As we move into everything going online and the speed at which things are being published, I think the questions around ethics and media ethics are critically important. People need to think about the ethical implications of what they are doing.
One of the things we are doing to assist that is we are building an educational game that has already been funded. It is called Decisions on Deadline. It is designed to help journalism educators and students make decisions on deadline. We are hoping to release that with the PBS broadcast in May.
Additionally we are building small tools and apps that will help journalists make decisions in the field.

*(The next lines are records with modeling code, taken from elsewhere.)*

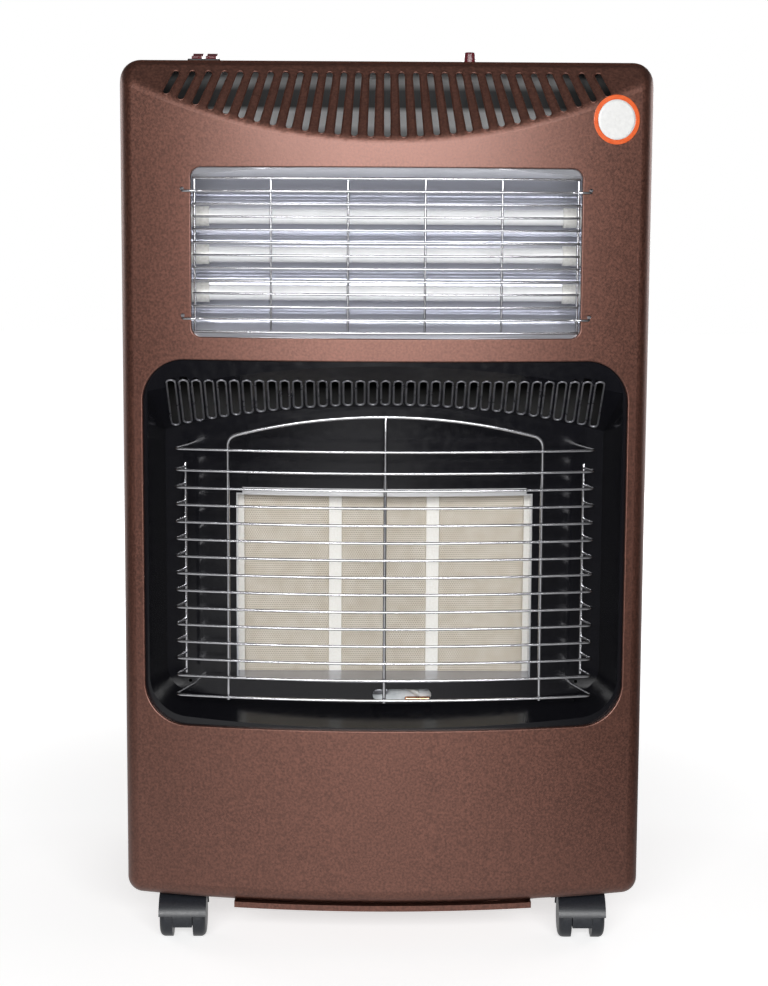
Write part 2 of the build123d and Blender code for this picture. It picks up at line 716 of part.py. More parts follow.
# ---------------------------------------------------------------- pilot group behind its window
bracket_y = front_y + surround_depth + 20.0
bracket_low = pilot_z - 10.0
bracket_high = pilot_z + 6.0
bracket_ends = (pilot_x - 30.0, pilot_x + 30.0)
surround_y = front_y + surround_depth
with BuildPart() as pilot_bracket:
    add(box_between((bracket_ends[0], surround_y, bracket_low),
                    (bracket_ends[1], bracket_y + sheet, bracket_high)))
    add(box_between((bracket_ends[0] + sheet, surround_y, bracket_low),
                    (bracket_ends[1] - sheet, bracket_y, bracket_high)), mode=Mode.SUBTRACT)
    add(bowed_slab(0, surround_depth + sheet, half_width, bracket_low, bracket_high),
        mode=Mode.SUBTRACT)
save(pilot_bracket.part, "pilot_bracket")

with BuildPart() as pilot_burner:
    with BuildSketch(Plane.YZ.offset(bracket_ends[0] + sheet)):
        with Locations((bracket_y - 4, pilot_z + 1)):
            Circle(4)
    extrude(amount=18)
    chamfer(pilot_burner.faces().sort_by(Axis.X)[-1].edges(), 1)
save(pilot_burner.part, "pilot_burner")

with BuildPart() as thermocouple:
    with BuildSketch(Plane.YZ.offset(bracket_ends[1] - sheet)):
        with Locations((bracket_y - 2, pilot_z - 7.3)):
            Circle(2)
    extrude(amount=-26)
    chamfer(thermocouple.faces().sort_by(Axis.X)[0].edges(), 0.8)
save(thermocouple.part, "thermocouple")

electrode_foot = (pilot_x + 14.0, bracket_y - 2.5, pilot_z - 3.0)
electrode_tip = (pilot_x + 1.0, bracket_y - 2.5, pilot_z + 5.0)
with BuildPart() as spark_electrode:
    with BuildLine() as lean:
        Line(electrode_foot, electrode_tip)
    with BuildSketch(Plane(origin=lean.line @ 0, z_dir=lean.line % 0)):
        Circle(2.2)
    sweep()
    with BuildSketch(Plane(origin=lean.line @ 1, z_dir=lean.line % 0)):
        Circle(0.8)
    extrude(amount=3)
save(spark_electrode.part, "spark_electrode")

# ---------------------------------------------------------------- lower wire guard
def returned_rod(z, length):
    """A bowed level rod whose ends turn back and lean inwards over a straight `length`."""
    side = radians(heading(guard_half, guard_inset))
    turn_x = guard_half - guard_bend * (1 - sin(side))
    turn = 90 + guard_lean - heading(turn_x, guard_inset)
    end_x, end_y = rod_end(length)
    with BuildPart(mode=Mode.PRIVATE) as bar:
        with BuildLine(Plane.XY.offset(z)):
            front = ThreePointArc((-turn_x, bow_y(turn_x, guard_inset)), (0, front_y + guard_inset),
                                  (turn_x, bow_y(turn_x, guard_inset)))
            right = JernArc(front @ 1, front % 1, guard_bend, turn)
            left = JernArc(front @ 0, -(front % 0), guard_bend, -turn)
            Line(right @ 1, (end_x, end_y))
            last = Line((-end_x, end_y), left @ 1)
        with BuildSketch(Plane(origin=last @ 0, z_dir=last % 0)):
            Circle(rod / 2)
        sweep()
    return bar.part


def upright(x, y, low, high, diameter):
    """A straight upright wire, kept outside any builder."""
    wire = Cylinder(diameter / 2, high - low, mode=Mode.PRIVATE)
    return Pos(x, y, (low + high) / 2) * wire


weld_inset = guard_inset + rod / 2 + frame_wire / 2 + weld_gap
row_heights = [guard_top_z - guard_row_pitch * row for row in range(guard_rows)]
arch_corner = 11.0

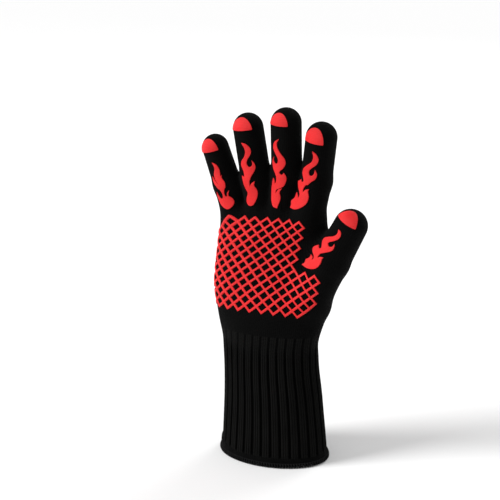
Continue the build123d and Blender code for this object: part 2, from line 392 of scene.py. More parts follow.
def stitch_height(n, wale, course):
    """The V stitches of plain knit: one V in each wale and course."""
    across = n.math("SUBTRACT", n.math("FRACT", wale), 0.5)
    off_middle = n.math("ABSOLUTE", across)
    leg = n.math("MULTIPLY", n.math("SUBTRACT", off_middle, 0.25), 4.0)
    leg_round = n.math("SUBTRACT", 1.0, n.math("MULTIPLY", leg, leg), clamp=True)
    rise = n.math("SUBTRACT", course, n.math("MULTIPLY", off_middle, 1.5))
    turn = n.math("SINE", n.math("MULTIPLY", rise, 2 * math.pi))
    lobe = n.math("ADD", n.math("MULTIPLY", turn, 0.5), 0.5)
    return n.math("MULTIPLY", n.math("SQRT", leg_round), n.math("ADD", n.math("MULTIPLY", lobe, 0.7), 0.3))


def wale_crown_for_painted_shade(n, wale):
    """1 along the middle of each wale, 0 in the valley between two: the mask for the painted highlight on
    the wales and the painted shade between them.
    """
    off_middle = n.math("SUBTRACT", n.math("MULTIPLY", n.math("FRACT", wale), 2.0), 1.0)
    return n.math("SUBTRACT", 1.0, n.math("MULTIPLY", off_middle, off_middle), clamp=True)


def raised_wale_for_painted_shade(n, wale):
    """1 on the raised wales of the rib knit, 0 on the sunk one: the mask for the painted shade in the sunk
    wale.
    """
    return n.math("GREATER_THAN", n.math("FLOORED_MODULO", wale, WALES_IN_RIB), 1.0)


def knit_material(name, dark, light, bump, ribbed):
    """Black knit: V stitches in relief and yarn fuzz, with light painted into the colour: painted highlights
    on the stitch tops, the wale crowns and the fuzz, painted shade in the valleys between wales and, on the
    rib knit, in the sunk wale. A cloudy tone varies at random.
    """
    n = Nodes(name)
    place = n.object_place()
    wale, course = knit_place(n)
    yarn = stitch_height(n, wale, course)
    fuzz = n.noise(place, 2600, 3, 0.65)
    cloudy = n.noise(place, 45, 2)
    # painted light: the tone follows the stitch height and the wale crown, so stitch tops get a painted
    # highlight and the valleys between wales painted shade
    tone = n.math("MULTIPLY", yarn, n.math("ADD", n.math("MULTIPLY", wale_crown_for_painted_shade(n, wale), 0.7), 0.3))
    # painted sheen: the fine fuzz noise lightens the colour in flecks
    tone = n.math("ADD", n.math("MULTIPLY", tone, 0.75), n.math("MULTIPLY", fuzz, 0.3))
    tone = n.math("ADD", tone, n.math("MULTIPLY", n.math("SUBTRACT", cloudy, 0.5), 0.25))
    # painted shade: the sunk wale of the rib knit is darkened
    if ribbed:
        tone = n.math("MULTIPLY", tone, n.math("ADD", n.math("MULTIPLY", raised_wale_for_painted_shade(n, wale), 0.6), 0.4))
    # the dark colour is the yarn in painted shade, the light colour its painted highlights
    n.feed(n.shader, {
        "Base Color": n.ramp(tone, [(0.25, dark), (0.85, light)]),
        "Roughness": n.ramp(yarn, [(0.0, (0.98,) * 3), (1.0, (0.78,) * 3)]),
        "Specular IOR Level": 0.03,
        "Sheen Weight": 0.01,
        "Sheen Roughness": 0.5,
        "Normal": n.bump(yarn, bump, 0.0006, n.bump(fuzz, 0.35, 0.00015))})
    return n.material


def silicone_material():
    """Red silicone on knit: satin, with a fine grain, and the stitches faintly showing in the colour, partly
    seen through the silicone and partly as painted shade between their tops.
    """
    n = Nodes("red silicone")
    place = n.object_place()
    yarn = stitch_height(n, *knit_place(n))
    grain = n.noise(place, 1500, 3, 0.6)
    cloudy = n.noise(place, 60, 2)
    # the stitches in the colour: partly seen through the silicone, partly painted shade between the stitch
    # tops
    tone = n.math("ADD", n.math("MULTIPLY", yarn, 0.3), n.math("MULTIPLY", grain, 0.3))
    tone = n.math("ADD", tone, n.math("MULTIPLY", cloudy, 0.35))
    n.feed(n.shader, {
        "Base Color": n.ramp(tone, [(0.25, (0.55, 0.008, 0.01)), (0.85, (0.92, 0.028, 0.03))]),
        "Roughness": n.ramp(grain, [(0.2, (0.42,) * 3), (0.8, (0.6,) * 3)]),
        "Specular IOR Level": 0.22,
        "Subsurface Weight": 0.12,
        "Subsurface Radius": (0.0016, 0.0005, 0.0004),
        "Subsurface Scale": 1.0,
        "Normal": n.bump(yarn, 0.6, 0.0005, n.bump(grain, 0.3, 0.00012))})
    return n.material


def lining_material():
    """Charcoal cotton with a fine fuzz."""
    n = Nodes("cotton lining")
    fuzz = n.noise(n.object_place(), 1400, 4, 0.7)
    n.feed(n.shader, {
        "Base Color": n.ramp(fuzz, [(0.3, (0.018,) * 3), (0.8, (0.05, 0.05, 0.052))]),
        "Roughness": 0.95,
        "Specular IOR Level": 0.15,
        "Normal": n.bump(fuzz, 0.6, 0.0006)})
    return n.material


def thread_material():
    """Black twisted thread."""
    n = Nodes("overlock thread")
    twist = n.noise(n.object_place(), 1800, 2, 0.5)
    n.feed(n.shader, {
        "Base Color": n.ramp(twist, [(0.3, (0.0012,) * 3), (0.75, (0.009, 0.009, 0.0095))]),
        "Roughness": 0.7,
        "Specular IOR Level": 0.1,
        "Normal": n.bump(twist, 0.5, 0.0003)})
    return n.material


# each knit's colours run from the yarn in painted shade to its painted highlights
KNIT = knit_material("black knit", (0.0002,) * 3, (0.0046, 0.0046, 0.0045), 0.6, False)
RIB_KNIT = knit_material("black rib knit", (0.0001,) * 3, (0.0098, 0.0098, 0.0092), 0.7, True)
SILICONE = silicone_material()
LINING = lining_material()
THREAD = thread_material()


# ---- the hand's knit shell -----------------------------------------------------------------------
SHELL_STEP = 0.9                            # size of the shell's quads
UP = unit(np.array([-0.04, 0.0, 1.0]))      # square to the knuckle line, which rises a little


def height(p):
    """Height of points square to the knuckle line."""
    return p @ UP


def thumb_marks():
    """Points on the thumb's centre line where its bends start and end."""
    low, mid, _, t1, t2, _, _ = digit_line("thumb")
    start, *rest = THUMB_BENDS
    return (low + start * t1, *(mid + length * t2 for length in rest))


THUMB_MARKS = thumb_marks()


def along(p, start, end):
    """How far points are from start to end, 0 at start and 1 at end."""
    return (p - start) @ (end - start) / ((end - start) @ (end - start))


def past_split(p, name):
    """Which points are past the middle of the straight stretch between a digit's two bends."""
    if name == "thumb":
        split = (THUMB_MARKS[1] + THUMB_MARKS[2]) / 2
        return (p - split) @ (THUMB_MARKS[3] - THUMB_MARKS[2]) > 0
    return height(p) > (KNUCKLE_BEND[1] + MIDDLE_BEND[name][0]) / 2


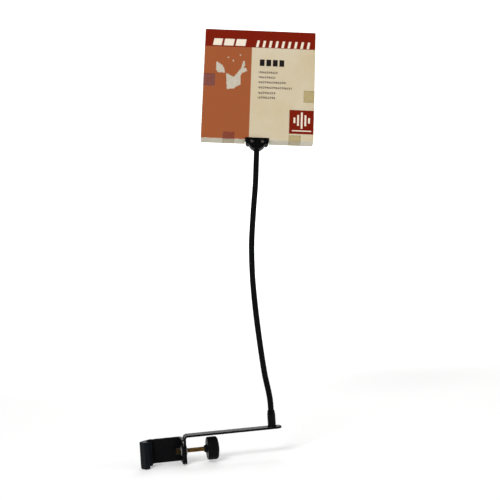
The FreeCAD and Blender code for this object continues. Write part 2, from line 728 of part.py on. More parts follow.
# --------------------------------------------------------------------------------------- card box
def box_half(label, inset, low, high, panel_in_front, place):
    """One half of the card box: a panel with four walls and a notch for the bracket.

    The walls stand between two depths, and the panel closes them in front or at the back.
    """
    body = make_body(label)
    card, half = cell("card"), cell("box_width") / 2 - inset
    bottom = cell("box_low") + inset
    top = cell("box_low") + cell("box_height") - inset
    outside = sketch_on(body, "XZ_Plane", "outside", lift=-high)
    add_outline(outside, rectangle(-half, half, bottom, top))
    pad(body, outside, high - low)
    mouth = high if panel_in_front else low
    hollow = sketch_on(body, "XZ_Plane", "hollow", lift=-mouth)
    add_outline(hollow, rectangle(-half + card, half - card, bottom + card, top - card))
    pocket(body, hollow, high - low - card, backwards=panel_in_front)
    notch = sketch_on(body, "XZ_Plane", "notch", lift=-high - 1)
    wide = cell("notch_width") / 2
    add_outline(notch, rectangle(-wide, wide, bottom - 1, cell("notch_top")))
    pocket(body, notch, (high - low) * 2 + 2, backwards=True)
    body.Placement = place
    return body


def build_card_box(place):
    """Lid with its printed face to the front, and the tray that closes it from the back."""
    card, depth = cell("card"), cell("box_depth")
    box_half("carton_lid", card * 0, depth * 0, depth, True, place)
    inset = card + cell("box_play")
    box_half("carton_tray", inset, depth - cell("tray_depth"), depth, False, place)


def build_tapes(place):
    """Four strips of tape, each turned from the printed face over an edge and along the wall."""
    thick, depth = mm("tape_thick"), mm("box_depth")
    half, low = mm("box_width") / 2, mm("box_low")
    bottom = {"tape_bottom_left": (-38.5, 13.0, 8.5), "tape_bottom_right": (35.0, 13.5, 7.0)}
    for label, (start, width, reach) in bottom.items():
        face = y_box(start, start + width, -thick, 0, low - thick, low + reach)
        wall = y_box(start, start + width, 0, depth, low - thick, low)
        plain_part(label, face.fuse(wall).removeSplitter(), place)
    sides = {"tape_left": (-1, 62.0, 14.5, 13.5), "tape_right": (1, 46.0, 14.0, 12.5)}
    for label, (side, height, width, reach) in sides.items():
        edge, far, skin = side * half, side * (half - reach), side * (half + thick)
        base = low + height
        face = y_box(min(far, skin), max(far, skin), -thick, 0, base, base + width)
        wall = y_box(min(edge, skin), max(edge, skin), 0, depth, base, base + width)
        plain_part(label, face.fuse(wall).removeSplitter(), place)


# ------------------------------------------------------------------------------------------ export
def check_and_write():
    """Stop on any failed object, then write every node's STEP file."""
    doc.recompute()
    for thing in doc.Objects:
        if any(state in ("Invalid", "Error") for state in thing.State):
            raise RuntimeError(f"{thing.Label} failed: {thing.State}")
    os.makedirs("parts", exist_ok=True)
    kinds = ("PartDesign::Body", "Part::Feature")
    nodes = [thing for thing in doc.Objects if thing.TypeId in kinds]
    for node in nodes:
        shape = node.Shape
        if shape.isNull() or not shape.isValid() or shape.Volume <= 0:
            raise RuntimeError(f"{node.Label} has no valid shape")
        shape.exportStep(f"parts/{node.Label}.step")
        box = shape.BoundBox
        print(f"{node.Label:18s} {len(shape.Solids)} solids {shape.Volume:10.1f} mm3  "
              f"{box.XMin:.1f} {box.YMin:.1f} {box.ZMin:.1f} to {box.XMax:.1f} {box.YMax:.1f} {box.ZMax:.1f}")


def main():
    """Build every node in the clamp's frame, then the head's nodes in the head's frame."""
    build_clamp_strap()
    build_jaw_saddle()
    build_arm_bar()
    build_threaded_bush()
    build_pressure_tip()
    build_thumb_screw()
    build_knob()
    build_neck_ferrule()
    build_ferrule_screw()
    build_neck()
    # The neck enters the bracket at the middle of the head's depth.
    head = head_placement().multiply(App.Placement(Vector(0, -mm("head_mid"), 0), App.Rotation()))
    build_hoops(head)
    build_spacer(head)
    build_meshes(head)
    build_hoop_screws(head)
    build_bracket(head)
    build_bracket_rivets(head)
    build_neck_sleeve(head)
    build_card_box(head)
    build_tapes(head)
    check_and_write()


main()
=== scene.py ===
"""A pop filter on a clamped gooseneck, its round filter head kept in a taped card box.

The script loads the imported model, puts a worked surface in place of each part that is seen, gives
every part its finish, and sets a plain studio round the whole. Lengths are in metres in the
clamp's frame: +Z up along the stand's tube, +X out along the thumb screw and the arm, +Y from the
clamp's open side to its back. The head, its bracket and the card box use the head's own frame,
with X across, Y to the back and Z along the neck's last stretch.
"""
from __future__ import annotations

import json
import logging
import math
from dataclasses import dataclass, field
from enum import Enum
from typing import Any, ClassVar, Sequence

import bmesh
import bpy
import numpy as np
from mathutils import Matrix, Vector

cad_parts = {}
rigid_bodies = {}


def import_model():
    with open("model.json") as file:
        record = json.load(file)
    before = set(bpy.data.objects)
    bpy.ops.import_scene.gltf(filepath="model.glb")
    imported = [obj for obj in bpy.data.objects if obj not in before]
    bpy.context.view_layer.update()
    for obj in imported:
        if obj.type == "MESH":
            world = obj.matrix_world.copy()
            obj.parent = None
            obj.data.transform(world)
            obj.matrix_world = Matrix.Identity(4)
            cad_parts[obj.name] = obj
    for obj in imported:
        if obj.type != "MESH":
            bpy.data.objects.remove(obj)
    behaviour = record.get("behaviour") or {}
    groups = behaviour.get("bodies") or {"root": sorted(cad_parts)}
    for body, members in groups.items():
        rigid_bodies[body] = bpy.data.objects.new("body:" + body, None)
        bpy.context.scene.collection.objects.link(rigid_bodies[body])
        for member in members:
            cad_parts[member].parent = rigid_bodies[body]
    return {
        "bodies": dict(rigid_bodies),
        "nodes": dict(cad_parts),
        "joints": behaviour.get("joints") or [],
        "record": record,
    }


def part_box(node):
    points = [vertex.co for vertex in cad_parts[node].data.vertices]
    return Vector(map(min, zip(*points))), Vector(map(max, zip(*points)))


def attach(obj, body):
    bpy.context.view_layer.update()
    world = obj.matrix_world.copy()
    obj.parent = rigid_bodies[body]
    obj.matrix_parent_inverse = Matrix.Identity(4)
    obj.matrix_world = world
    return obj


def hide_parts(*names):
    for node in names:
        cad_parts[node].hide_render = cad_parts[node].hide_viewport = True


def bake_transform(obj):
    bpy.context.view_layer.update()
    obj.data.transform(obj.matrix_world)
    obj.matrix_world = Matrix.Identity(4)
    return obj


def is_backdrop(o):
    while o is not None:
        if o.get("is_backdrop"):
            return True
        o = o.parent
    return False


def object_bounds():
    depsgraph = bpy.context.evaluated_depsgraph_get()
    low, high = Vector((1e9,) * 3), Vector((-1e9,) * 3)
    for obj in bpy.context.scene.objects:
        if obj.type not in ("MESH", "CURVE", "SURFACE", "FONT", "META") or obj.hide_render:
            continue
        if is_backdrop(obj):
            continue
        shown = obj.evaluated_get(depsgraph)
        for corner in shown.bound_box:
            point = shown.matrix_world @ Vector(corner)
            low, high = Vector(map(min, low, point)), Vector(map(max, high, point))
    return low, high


log = logging.getLogger("pop_filter")

MM = 0.001
TINY = 1e-9
Array = np.ndarray


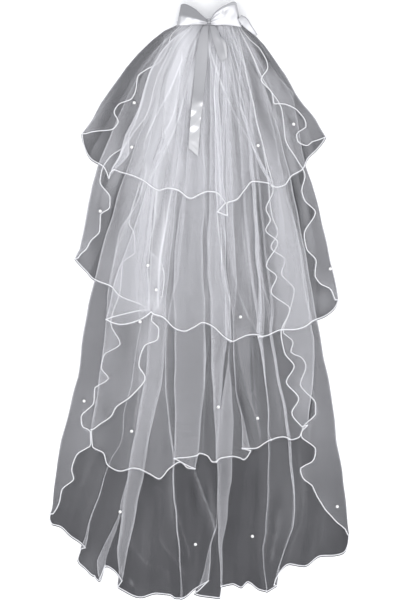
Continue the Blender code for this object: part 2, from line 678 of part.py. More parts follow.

The other little thing I wanted to add is in this age of the democratization of the media and that anyone can publish anywhere – I think that it is great, but nothing will ever replace institutional media. They are the only places that can go up against the governments and corporations that would squash an independent journalist. Journalists need time, money and resources to do investigations. Whether this is the New York Times or The Center for Investigative Reporting we need to work together, and we need to provide protection for journalists at work.
Do you think big institutional media is at risk?
The numbers are not encouraging. Everyone will always need information. I do not think journalism will go away anytime soon. I think the value of maintaining big institutions may be unclear. Even through this film shows its flaws, it is the best that we’ve got.
A Fragile Trust is scheduled on Independent Lens in May 2014.